- YOUR GOAL
Everything from the line with "return least - WIRE" through the line with "for node in" should be repeated exactly, both of those lines included, and nothing else.

- DATASET CONTENT
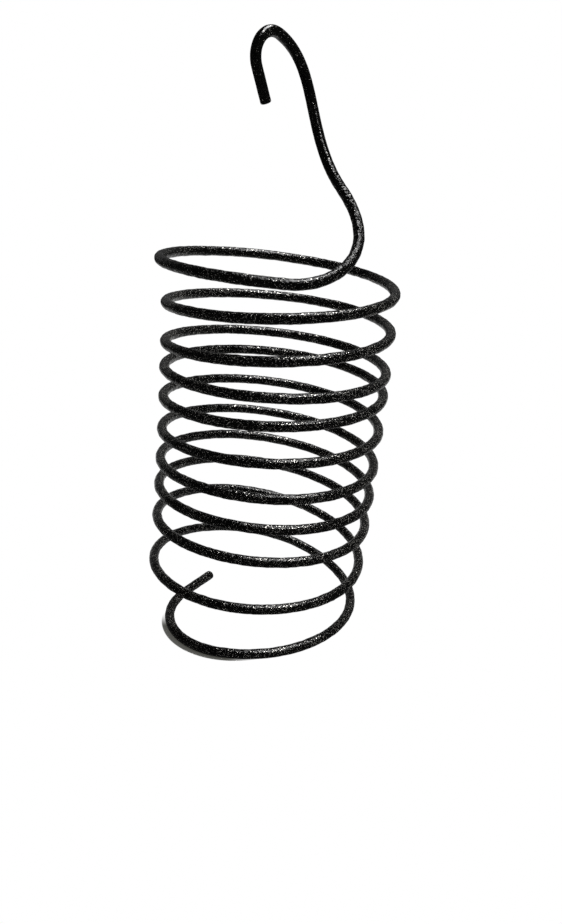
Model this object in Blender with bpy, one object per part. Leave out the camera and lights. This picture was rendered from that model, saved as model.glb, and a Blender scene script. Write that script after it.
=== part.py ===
"""A spiral plant support, bent from one length of coated steel wire.

An open coil, stretched by hand, stands on a foot ring that lies flat. The wire's top end leaves the front
of the coil, sweeps up over it as a neck and ends in a hook, which hangs the coil from above its middle.

Lengths are in metres and +Z is up. The front is towards -Y. Places along the coil are counted in turns,
downwards from the left end of the top turn: 0.25 is at the back, 0.5 at the right and 0.75 at the front.
"""
import bmesh
import bpy
import numpy as np
from math import cos, pi, radians, sin, tan
from mathutils import Vector
from mathutils.geometry import interpolate_bezier

# The wire
WIRE = 0.004  # diameter over the coating
END_BEVEL = 0.0005  # rounding of the two cut ends
FOOT_FLAT = 0.0004  # depth of the flat under the foot ring

# The coil in plan, as radii of the wire's centre line
COIL_RADIUS = 0.0465
TOP_RADIUS = 0.049  # the top turn opens out towards the neck
TOP_RADIUS_END = 0.25  # turn at which the top radius meets the coil's
FOOT_RADIUS = 0.033  # the foot ring closes in at its front

# How far the wire drops in each half turn, from the neck down
FIRST_HALF_TURN = -0.25  # middle of the first front half turn, where the neck joins
FRONT_DROPS = (-0.006, 0.010, 0.0115, 0.0035, 0.0085, 0.0065, 0.003, 0.001, 0.002, 0.0095)
BACK_DROPS = (0.011, 0.005, 0.0065, 0.005, 0.0075, 0.010, 0.011, 0.013, 0.016)

# The last turn, which falls to the foot ring, placed in turns after its left end
LEVEL_DROP = 0.001  # drop per half turn at that left end
STEEPEST_DROP = 0.0325  # drop per half turn where the wire falls fastest
STEEPEST_AFTER = 0.35
LANDING_AFTER = 0.55
SQUARE_UNTIL = -0.1  # from here to the landing the turn twists from square on the axis to level
FOOT_RADIUS_AFTER = 0.8
TAIL_AFTER = 1.1
TAIL_LENGTH = 0.0185  # the straight free end

# The axis of the coil leans to the right, and bows upright towards the top
FOOT_LEAN = radians(7.5)
TOP_LEAN = radians(3.5)
LEAN_HEIGHT = 0.150  # height over which the one becomes the other
BACK_LEAN = radians(0.75)

# The neck turns upwards at a bend, given from where it leaves the coil
BEND_RIGHT = 0.0215
BEND_BACK = 0.037
BEND_UP = 0.0295
BEND_HEADING = radians(145)  # of the wire as it rises through the bend, from +X towards +Y
BEND_SLOPE = radians(49)
SHANK_PULL = 0.41  # reach of the curve's handles above the bend, as a share of that stretch
NECK_PULL_HIGH = 0.58  # the same just below the bend
NECK_PULL_LOW = 0.32  # the same where the neck leaves the coil

# The hook: its arch is centred over the coil, above where the neck leaves it
HOOK_RIGHT = 0.011  # from the middle of the foot ring
HOOK_BACK = 0.0
HOOK_RISE = 0.0745
HOOK_RADIUS = 0.009
HOOK_TURN = radians(44.5)  # of the hook's plane about the vertical
HOOK_TILT = radians(15)  # of the hook in its plane
TIP_ANGLE = radians(186)  # ends of the arch, round from the shank's side
SHANK_ANGLE = radians(52)
HOOK_LEG = 0.013  # straight, from the arch to the tip

# Fineness of the solid
WIRE_SIDES = 10
TURN_STEPS = 30
ARCH_STEPS = 10
SHANK_STEPS = 16
NECK_STEPS = 12
PROFILE_STEPS = 200  # in a turn, for the height and for the gap
SMOOTH_ANGLE = radians(45)  # sharper edges than this stay crisp

COAT_COLOUR = (0.014, 0.014, 0.015, 1.0)
COAT_METALLIC = 0.35
COAT_ROUGHNESS = 0.42

WIRE_RADIUS = WIRE / 2
FOOT_HEIGHT = WIRE_RADIUS - FOOT_FLAT  # of the centre line where the wire lies on the floor
LAST_LEFT = FIRST_HALF_TURN + (len(FRONT_DROPS) + len(BACK_DROPS)) / 2 - 0.25
LANDING = LAST_LEFT + LANDING_AFTER


def clear_scene():
    for item in list(bpy.data.objects):
        bpy.data.objects.remove(item, do_unlink=True)


def coated_steel():
    """The wire's finish: a black coat with a dull metal gleam."""
    material = bpy.data.materials.new("hammered_black_coat")
    material.use_nodes = True
    shader = material.node_tree.nodes["Principled BSDF"]
    shader.inputs["Base Color"].default_value = COAT_COLOUR
    shader.inputs["Metallic"].default_value = COAT_METALLIC
    shader.inputs["Roughness"].default_value = COAT_ROUGHNESS
    material.diffuse_color = COAT_COLOUR
    return material


def height_profile():
    """Turns down the coil, and the height above the foot ring at each, from the half turns' drops."""
    drops = [drop for pair in zip(FRONT_DROPS, BACK_DROPS) for drop in pair] + [FRONT_DROPS[-1]]
    places = [FIRST_HALF_TURN + k / 2 for k in range(len(drops))]
    places += [LAST_LEFT, LAST_LEFT + STEEPEST_AFTER, LANDING]
    drops += [LEVEL_DROP, STEEPEST_DROP, 0.0]
    count = round((LANDING - FIRST_HALF_TURN) * PROFILE_STEPS)
    turns = np.linspace(FIRST_HALF_TURN, LANDING, count + 1)
    slopes = 2 * np.interp(turns, places, drops)
    falls = (slopes[1:] + slopes[:-1]) / 2 * np.diff(turns)
    heights = np.append(np.cumsum(falls[::-1])[::-1], 0.0)
    return turns, heights


PROFILE = height_profile()


def turn_angle(turn):
    """Angle round the axis, from +X towards +Y: the wire runs clockwise on its way down."""
    return pi - 2 * pi * turn


def arc_point(radius, meeting, turn):
    """Point on an arc of this radius that is tangent to the coil's circle where it meets it."""
    offset = COIL_RADIUS - radius
    x = offset * cos(turn_angle(meeting)) + radius * cos(turn_angle(turn))
    y = offset * sin(turn_angle(meeting)) + radius * sin(turn_angle(turn))
    return x, y


def plan_point(turn):
    """The wire seen from above: the top arc, the coil, and the tighter arc of the foot ring."""
    if turn < TOP_RADIUS_END:
        return arc_point(TOP_RADIUS, TOP_RADIUS_END, turn)
    if turn > LAST_LEFT + FOOT_RADIUS_AFTER:
        return arc_point(FOOT_RADIUS, LAST_LEFT + FOOT_RADIUS_AFTER, turn)
    return arc_point(COIL_RADIUS, turn, turn)


def squareness(turn):
    """1 where the turns lie square to the leaning axis, falling to 0 where they have landed level."""
    share = (turn - LAST_LEFT - SQUARE_UNTIL) / (LANDING_AFTER - SQUARE_UNTIL)
    share = min(max(share, 0.0), 1.0)
    return 1 - share * share * (3 - 2 * share)


def coil_point(turn):
    """Centre of the wire at this place on the coil, from the middle of the foot ring on the floor."""
    x, y = plan_point(turn)
    height = float(np.interp(turn, *PROFILE))
    bow = (tan(TOP_LEAN) - tan(FOOT_LEAN)) / LEAN_HEIGHT
    lean = tan(FOOT_LEAN) + bow * height
    axis_x = tan(FOOT_LEAN) * height + bow * height * height / 2
    axis_y = tan(BACK_LEAN) * height
    dip = squareness(turn) * (lean * x + tan(BACK_LEAN) * y)
    return Vector((axis_x + x, axis_y + y, FOOT_HEIGHT + height - dip))


def coil_line(turn_steps):
    """Points from the neck's end of the coil to the end of the foot arc, then the straight tail's end."""
    last = LAST_LEFT + TAIL_AFTER
    count = round((last - FIRST_HALF_TURN) * turn_steps)
    turns = [FIRST_HALF_TURN + (last - FIRST_HALF_TURN) * k / count for k in range(count + 1)]
    points = [coil_point(turn) for turn in turns]
    tail = (coil_point(last) - coil_point(last - 0.001)).normalized()
    return points + [points[-1] + tail * TAIL_LENGTH]


def hook_line(start, arch_steps):
    """Points from the hook's tip round its arch, and the direction in which the arch ends."""
    flat = Vector((cos(HOOK_TURN), sin(HOOK_TURN), 0))
    up = Vector((0, 0, 1))
    along = flat * cos(HOOK_TILT) + up * sin(HOOK_TILT)
    above = up * cos(HOOK_TILT) - flat * sin(HOOK_TILT)
    centre = Vector((HOOK_RIGHT, HOOK_BACK, start.z + HOOK_RISE))

    def direction(angle):
        return along * sin(angle) - above * cos(angle)

    angles = [TIP_ANGLE + (SHANK_ANGLE - TIP_ANGLE) * k / arch_steps for k in range(arch_steps + 1)]
    arch = [centre + (along * cos(angle) + above * sin(angle)) * HOOK_RADIUS for angle in angles]
    tip = arch[0] - direction(TIP_ANGLE) * HOOK_LEG
    return [tip] + arch, direction(SHANK_ANGLE)


def swept_line(start, start_way, start_pull, end, end_way, end_pull, steps):
    """Points of a smooth stretch of wire between two places, without the first."""
    span = (end - start).length
    start_handle = start + start_way * span * start_pull
    end_handle = end - end_way * span * end_pull
    return interpolate_bezier(start, start_handle, end_handle, end, steps + 1)[1:]


def centre_line(fineness=1):
    """The whole wire's centre, from the hook's tip to the foot's tail, about the middle of its box."""
    coil = coil_line(TURN_STEPS * fineness)
    start_way = (coil_point(FIRST_HALF_TURN + 0.001) - coil[0]).normalized()
    bend = coil[0] + Vector((BEND_RIGHT, BEND_BACK, BEND_UP))
    level = Vector((cos(BEND_HEADING), sin(BEND_HEADING), 0))
    bend_way = -(level * cos(BEND_SLOPE) + Vector((0, 0, 1)) * sin(BEND_SLOPE))
    hook, hook_way = hook_line(coil[0], ARCH_STEPS * fineness)
    shank = swept_line(
        hook[-1], hook_way, SHANK_PULL, bend, bend_way, SHANK_PULL, SHANK_STEPS * fineness
    )
    neck = swept_line(
        bend, bend_way, NECK_PULL_HIGH, coil[0], start_way, NECK_PULL_LOW, NECK_STEPS * fineness
    )
    points = hook + shank + neck + coil[1:]
    middle = [(min(p[k] for p in points) + max(p[k] for p in points)) / 2 for k in (0, 1)]
    return [point - Vector((*middle, 0)) for point in points]


def bevelled_stations(points):
    """Centre and radius of every ring, with the small end rings that round the cut ends."""
    first = (points[1] - points[0]).normalized() * END_BEVEL
    last = (points[-2] - points[-1]).normalized() * END_BEVEL
    body = [points[0] + first] + points[1:-1] + [points[-1] + last]
    end_radius = WIRE_RADIUS - END_BEVEL
    stations = [(points[0], end_radius)] + [(point, WIRE_RADIUS) for point in body]
    return stations + [(points[-1], end_radius)]


def add_wire(points, material):
    """Sweeps a ring along the centre line, from the level tail upwards so that the flat stays underneath."""
    stations = bevelled_stations(points)[::-1]
    mesh = bmesh.new()
    rings = []
    down = Vector((0, 0, -1))
    tangent = None
    for k, (centre, radius) in enumerate(stations):
        before = stations[max(k - 1, 0)][0]
        after = stations[min(k + 1, len(stations) - 1)][0]
        previous, tangent = tangent, (after - before).normalized()
        if previous:
            down = previous.rotation_difference(tangent) @ down
        across = tangent.cross(down)
        ring = []
        for side in range(WIRE_SIDES):
            angle = 2 * pi * side / WIRE_SIDES
            point = centre + (down * cos(angle) + across * sin(angle)) * radius
            point.z = max(point.z, 0.0)
            ring.append(mesh.verts.new(point))
        rings.append(ring)
    for low, high in zip(rings, rings[1:]):
        for k in range(WIRE_SIDES):
            n = (k + 1) % WIRE_SIDES
            mesh.faces.new((low[k], low[n], high[n], high[k]))
    mesh.faces.new(rings[0][::-1])
    mesh.faces.new(rings[-1])
    bmesh.ops.recalc_face_normals(mesh, faces=mesh.faces)
    data = bpy.data.meshes.new("spiral_wire")
    mesh.to_mesh(data)
    mesh.free()
    data.materials.append(material)
    data.shade_smooth()
    data.set_sharp_from_angle(angle=SMOOTH_ANGLE)
    wire = bpy.data.objects.new("spiral_wire", data)
    bpy.context.scene.collection.objects.link(wire)
    return wire


def least_gap(points):
    """The least clear space between the wire and itself, over places half a turn or more apart on it."""
    places = np.array([tuple(point) for point in points])
    steps = np.linalg.norm(np.diff(places, axis=0), axis=1)
    run = np.append(0.0, np.cumsum(steps))
    least = np.inf
    for place, start in zip(places, run):
        beyond = places[run > start + pi * COIL_RADIUS]
        if len(beyond):
            least = min(least, np.linalg.norm(beyond - place, axis=1).min())
    return least - WIRE


def main():
    clear_scene()
    wire = add_wire(centre_line(), coated_steel())
    gap = least_gap(centre_line(fineness=6))
    print(f"{wire.name}: least gap to itself {gap * 1000:.2f} mm")


main()
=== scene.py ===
"""A spiral plant support of black hammered wire, on a white studio floor.

Lengths are in metres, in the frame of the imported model: +Z is up, the front is towards -Y, and the middle
of the wire's box is above the origin. The wire's line is the same as the solid's, from the same sizes.
"""
from math import cos, pi, radians, sin, tan

import bpy
import numpy as np
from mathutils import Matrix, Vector
from mathutils.geometry import interpolate_bezier


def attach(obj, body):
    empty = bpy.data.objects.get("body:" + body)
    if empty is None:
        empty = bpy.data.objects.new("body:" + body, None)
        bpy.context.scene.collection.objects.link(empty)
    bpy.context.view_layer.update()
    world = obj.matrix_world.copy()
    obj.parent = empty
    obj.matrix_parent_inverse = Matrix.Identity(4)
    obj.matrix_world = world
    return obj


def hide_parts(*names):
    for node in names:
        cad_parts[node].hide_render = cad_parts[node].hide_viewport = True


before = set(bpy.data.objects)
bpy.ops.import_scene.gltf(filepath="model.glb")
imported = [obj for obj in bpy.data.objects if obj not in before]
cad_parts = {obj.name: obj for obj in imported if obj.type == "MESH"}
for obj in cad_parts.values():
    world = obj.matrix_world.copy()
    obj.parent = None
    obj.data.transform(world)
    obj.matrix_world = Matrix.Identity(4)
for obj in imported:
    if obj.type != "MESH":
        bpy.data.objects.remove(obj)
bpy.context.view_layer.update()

# The wire
WIRE = 0.004
COAT_DEPTH = 0.0001  # what the coat adds to the solid's radius
END_ROUNDING = 0.0006  # at the rims of the two cut ends
FOOT_FLAT = 0.0004  # taken off under the foot ring, which stands on it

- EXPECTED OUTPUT
    return least - WIRE


def main():
    clear_scene()
    wire = add_wire(centre_line(), coated_steel())
    gap = least_gap(centre_line(fineness=6))
    print(f"{wire.name}: least gap to itself {gap * 1000:.2f} mm")


main()
=== scene.py ===
"""A spiral plant support of black hammered wire, on a white studio floor.

Lengths are in metres, in the frame of the imported model: +Z is up, the front is towards -Y, and the middle
of the wire's box is above the origin. The wire's line is the same as the solid's, from the same sizes.
"""
from math import cos, pi, radians, sin, tan

import bpy
import numpy as np
from mathutils import Matrix, Vector
from mathutils.geometry import interpolate_bezier


def attach(obj, body):
    empty = bpy.data.objects.get("body:" + body)
    if empty is None:
        empty = bpy.data.objects.new("body:" + body, None)
        bpy.context.scene.collection.objects.link(empty)
    bpy.context.view_layer.update()
    world = obj.matrix_world.copy()
    obj.parent = empty
    obj.matrix_parent_inverse = Matrix.Identity(4)
    obj.matrix_world = world
    return obj


def hide_parts(*names):
    for node in names:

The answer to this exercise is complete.